Now substitute equations \[\left( 2 \right)\] and \[\left( 3 \right)\] in the equation \[\left( 1 \right)\].
\[I = \int {\dfrac{1}{{\sqrt {8 - \left( {{u^2} - 1} \right)} }}} du\]
\[ \Rightarrow \]\[I = \int {\dfrac{1}{{\sqrt {8 - {u^2} + 1} }}} du\]
\[ \Rightarrow \]\[I = \int {\dfrac{1}{{\sqrt {9 - {u^2}} }}} du\]
\[ \Rightarrow \]\[I = \int {\dfrac{1}{{\sqrt {{3^2} - {u^2}} }}} du\]

Now apply the formula \[\int {\dfrac{1}{{\sqrt {{a^2} - {x^2}} }}} dx = \sin^{ - 1}\left( {\dfrac{x}{a}} \right) + c\].
\[I = \sin^{ - 1}\left( {\dfrac{u}{3}} \right) + c\]
Resubstitute the value of \[u\].
\[I = \sin^{ - 1}\left( {\dfrac{{\sin x + \cos x}}{3}} \right) + c\]
Now compare the above equation with the right-hand side of the given integral equation.
Then,
\[a = 1, b = 3\]
Thus, the coordinates of the ordered pair \[\left( {a,b} \right)\] are \[\left( {1,3} \right)\].
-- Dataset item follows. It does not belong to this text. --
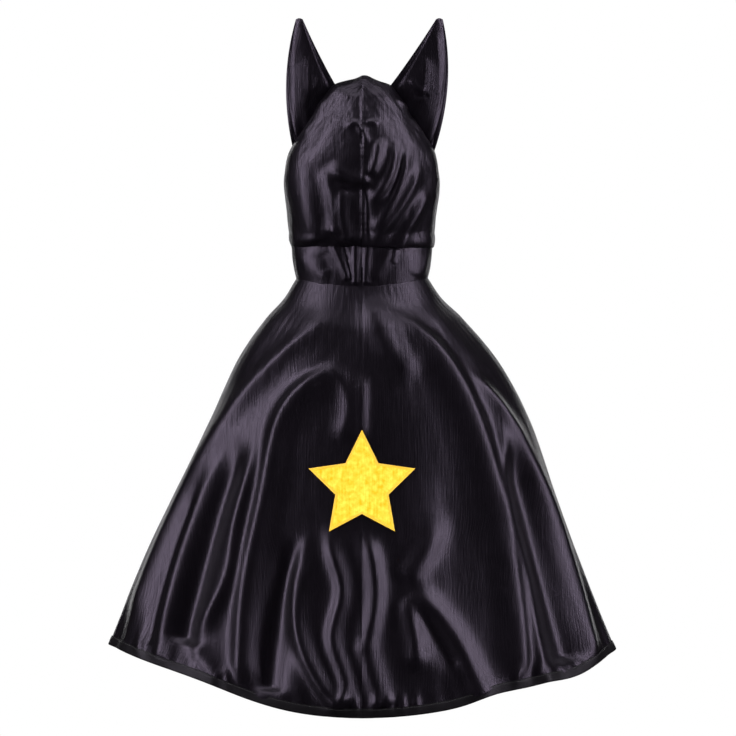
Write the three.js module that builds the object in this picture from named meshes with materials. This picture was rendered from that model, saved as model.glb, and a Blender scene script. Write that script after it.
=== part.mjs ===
// A child's hooded costume cape in satin, as it hangs on its wearer.
// Millimetres, +Z up. The origin is the centre of the neckline, the back faces -Y and the wearer looks
// along +Y, so +X is on the right of someone who stands behind the cape.
// Cloth pieces are thin closed sheets that follow one draped surface, so neighbours share its values.
import * as THREE from "three";

// ---- Driving dimensions ----
const cloth = 1.2; // thickness of one satin panel
const seamGap = 0.4; // left between two panels that are sewn edge to edge
const hoodSeamGap = 0.7; // the same round the hood's foot, where the panels also tilt
const layGap = 0.4; // left between two layers that lie on each other
const bendGap = 0.2; // added where two layers bend together

const neck = { halfWidth: 98, backDepth: 62, frontDepth: 58, backZ: -2, sideZ: 10, frontZ: -4 };
const hem = { halfWidth: 372, backDepth: 205, frontDepth: 158 };
const drop = { back: 641, side: 553, front: 600 }; // from the neckline down to the hem
const frontEdge = { neckAngle: 173, hemAngle: 150 }; // degrees round from the centre back
const folds = { depth: 9, waves: 14, startBack: 0.6, startSide: 0.3, backSpread: 40 };

const binding = { cover: 11, wall: 0.9, slotClearance: 0.6, lip: 1.5 };
const collar = { topZ: 56, halfWidth: 105, backDepth: 66, frontDepth: 60, frontAngle: 174 };
const neckTape = { width: 9, above: 2.5, thickness: 0.8, endAngle: 170 };
const crownZ = 315; // top of the hood above the neckline
const ear = { tipX: 108, tipZ: 403, tipWidth: 9, outwardBow: 24, bowAt: 0.52, standOff: 0.9 };
const earPad = { bulge: 9, cover: 1.2, baseCover: 0.7, baseShare: 0.1, clearance: 0.35, thinnest: 0.8 };
const emblem = { radius: 82, innerShare: 0.5, centreZ: -300, thickness: 1.1 };
const stitching = { width: 5, pointReach: 1.9, thickness: 0.6 };
const closure = { height: 24, centreZ: 25, reachAngle: 17, thickness: 1.2 };
const patch = { startAngle: 7, endAngle: 16.5, height: 20.5, thickness: 1.2 };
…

Hence the correct option is B.
Note: The integration is the process of finding the antiderivative of the function. We solve the given integral by substitution method of integration. This method is also called as reverse chain rule or a U-substitution method.
Steps of substitution method:
Choose the new variable and make the substitution
Integrate the given function with respect to the substituted variable.
Resubstitute the original value of the variable.